• _THE INPUT_
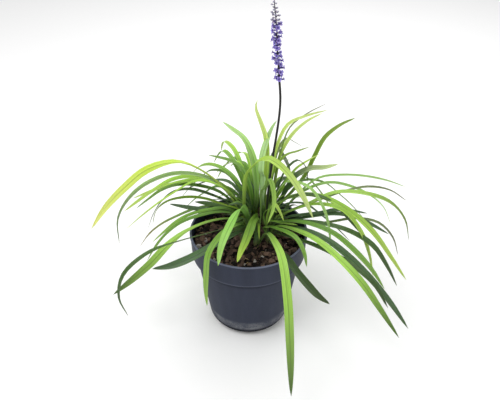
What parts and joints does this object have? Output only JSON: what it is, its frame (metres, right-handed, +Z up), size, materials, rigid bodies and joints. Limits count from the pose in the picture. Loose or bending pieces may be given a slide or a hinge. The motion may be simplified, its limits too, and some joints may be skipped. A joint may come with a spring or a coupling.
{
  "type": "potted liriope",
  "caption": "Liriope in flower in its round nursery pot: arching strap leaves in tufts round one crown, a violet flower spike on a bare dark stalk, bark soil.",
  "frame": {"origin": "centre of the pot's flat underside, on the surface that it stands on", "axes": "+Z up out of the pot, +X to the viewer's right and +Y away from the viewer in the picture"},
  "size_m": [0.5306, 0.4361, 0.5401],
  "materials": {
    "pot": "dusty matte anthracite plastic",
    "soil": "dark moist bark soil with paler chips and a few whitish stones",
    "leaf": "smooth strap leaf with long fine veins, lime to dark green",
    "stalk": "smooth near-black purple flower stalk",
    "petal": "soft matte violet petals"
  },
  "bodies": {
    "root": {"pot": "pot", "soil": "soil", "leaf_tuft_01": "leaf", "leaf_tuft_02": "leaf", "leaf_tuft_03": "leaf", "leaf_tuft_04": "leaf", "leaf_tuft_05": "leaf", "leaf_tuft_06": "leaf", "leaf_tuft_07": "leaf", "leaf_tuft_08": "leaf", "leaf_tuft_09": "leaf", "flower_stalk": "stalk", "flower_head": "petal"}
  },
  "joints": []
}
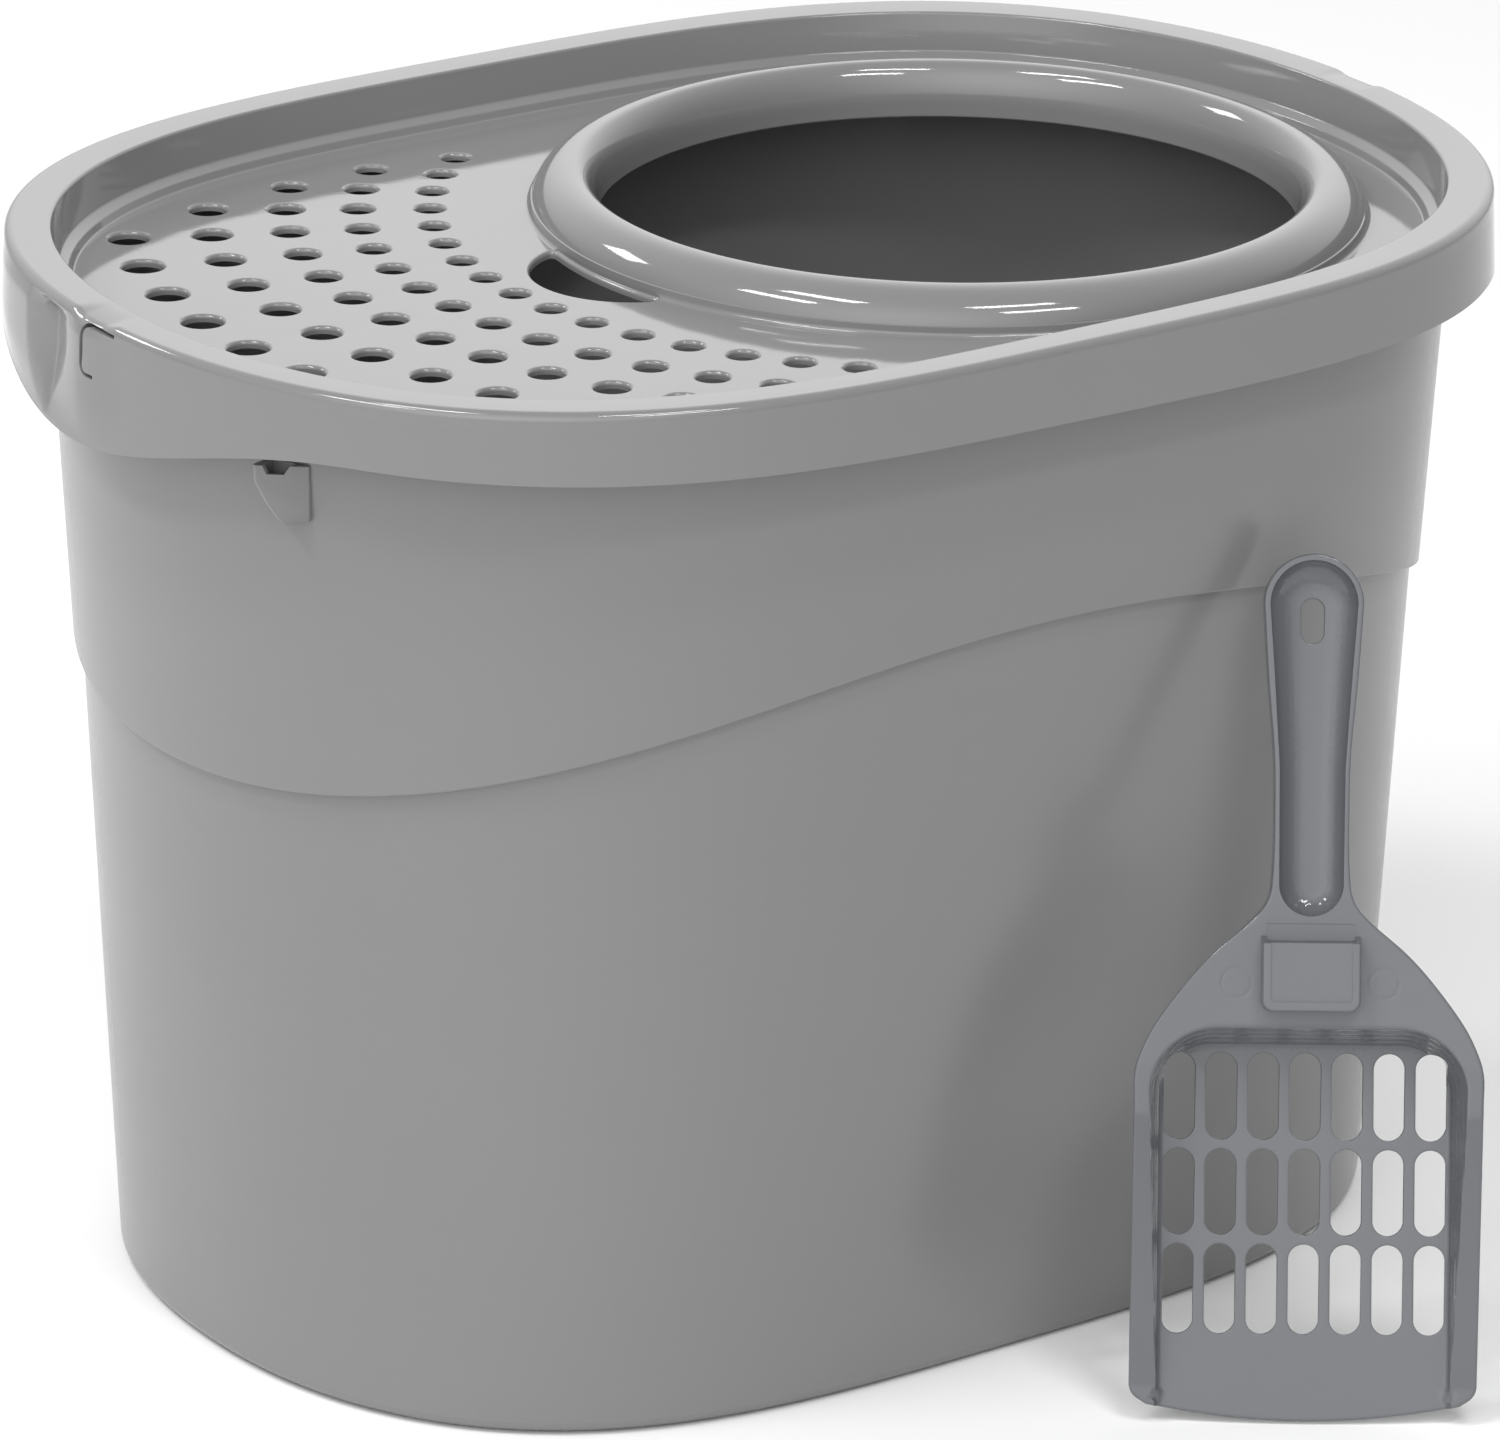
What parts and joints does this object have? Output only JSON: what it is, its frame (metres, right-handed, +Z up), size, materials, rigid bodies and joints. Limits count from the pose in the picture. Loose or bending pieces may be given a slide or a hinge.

• _STATED TASK_
Repeat the material above in full, keeping every word.

• _ANSWER TO THE EXERCISE_
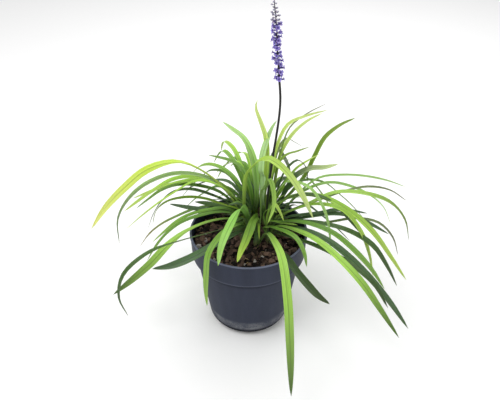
What parts and joints does this object have? Output only JSON: what it is, its frame (metres, right-handed, +Z up), size, materials, rigid bodies and joints. Limits count from the pose in the picture. Loose or bending pieces may be given a slide or a hinge. The motion may be simplified, its limits too, and some joints may be skipped. A joint may come with a spring or a coupling.
{
  "type": "potted liriope",
  "caption": "Liriope in flower in its round nursery pot: arching strap leaves in tufts round one crown, a violet flower spike on a bare dark stalk, bark soil.",
  "frame": {"origin": "centre of the pot's flat underside, on the surface that it stands on", "axes": "+Z up out of the pot, +X to the viewer's right and +Y away from the viewer in the picture"},
  "size_m": [0.5306, 0.4361, 0.5401],
  "materials": {
    "pot": "dusty matte anthracite plastic",
    "soil": "dark moist bark soil with paler chips and a few whitish stones",
    "leaf": "smooth strap leaf with long fine veins, lime to dark green",
    "stalk": "smooth near-black purple flower stalk",
    "petal": "soft matte violet petals"
  },
  "bodies": {
    "root": {"pot": "pot", "soil": "soil", "leaf_tuft_01": "leaf", "leaf_tuft_02": "leaf", "leaf_tuft_03": "leaf", "leaf_tuft_04": "leaf", "leaf_tuft_05": "leaf", "leaf_tuft_06": "leaf", "leaf_tuft_07": "leaf", "leaf_tuft_08": "leaf", "leaf_tuft_09": "leaf", "flower_stalk": "stalk", "flower_head": "petal"}
  },
  "joints": []
}
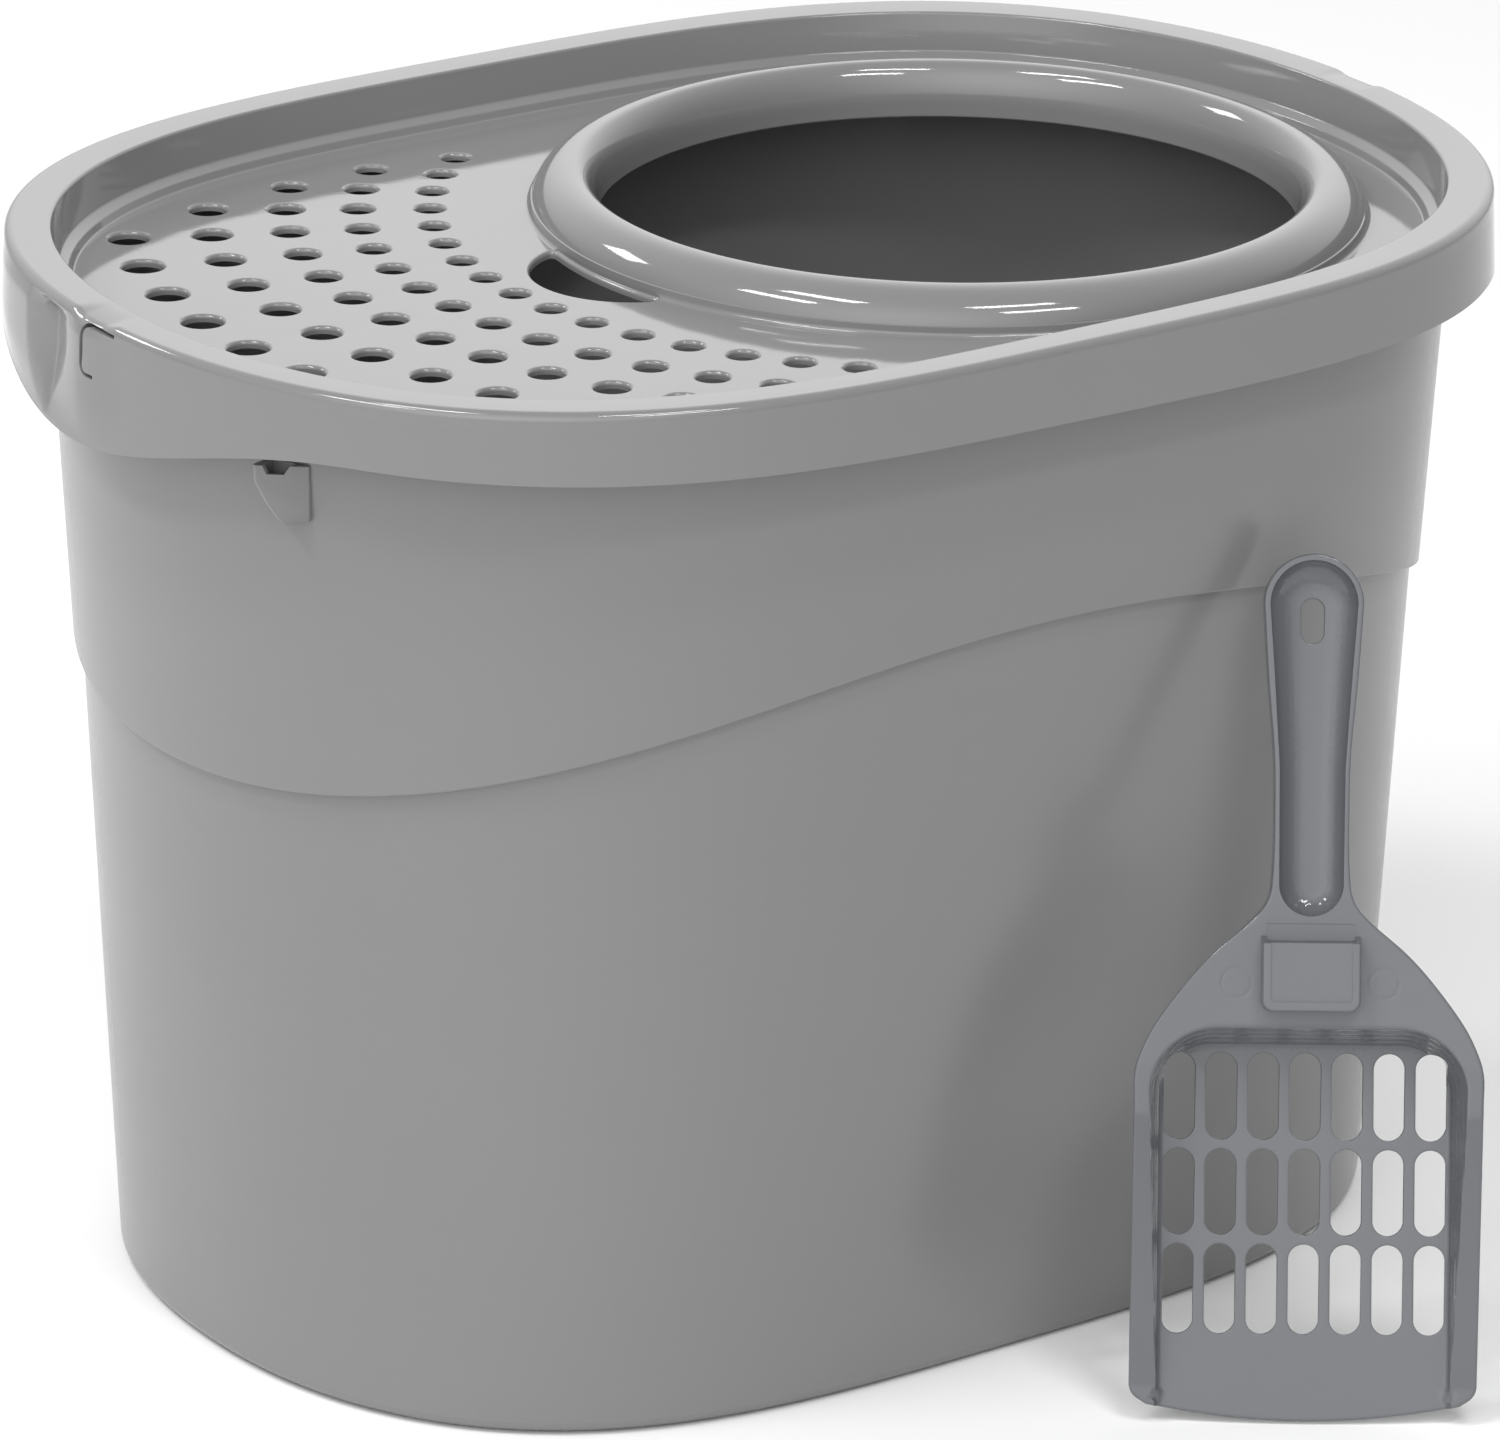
What parts and joints does this object have? Output only JSON: what it is, its frame (metres, right-handed, +Z up), size, materials, rigid bodies and joints. Limits count from the pose in the picture. Loose or bending pieces may be given a slide or a hinge.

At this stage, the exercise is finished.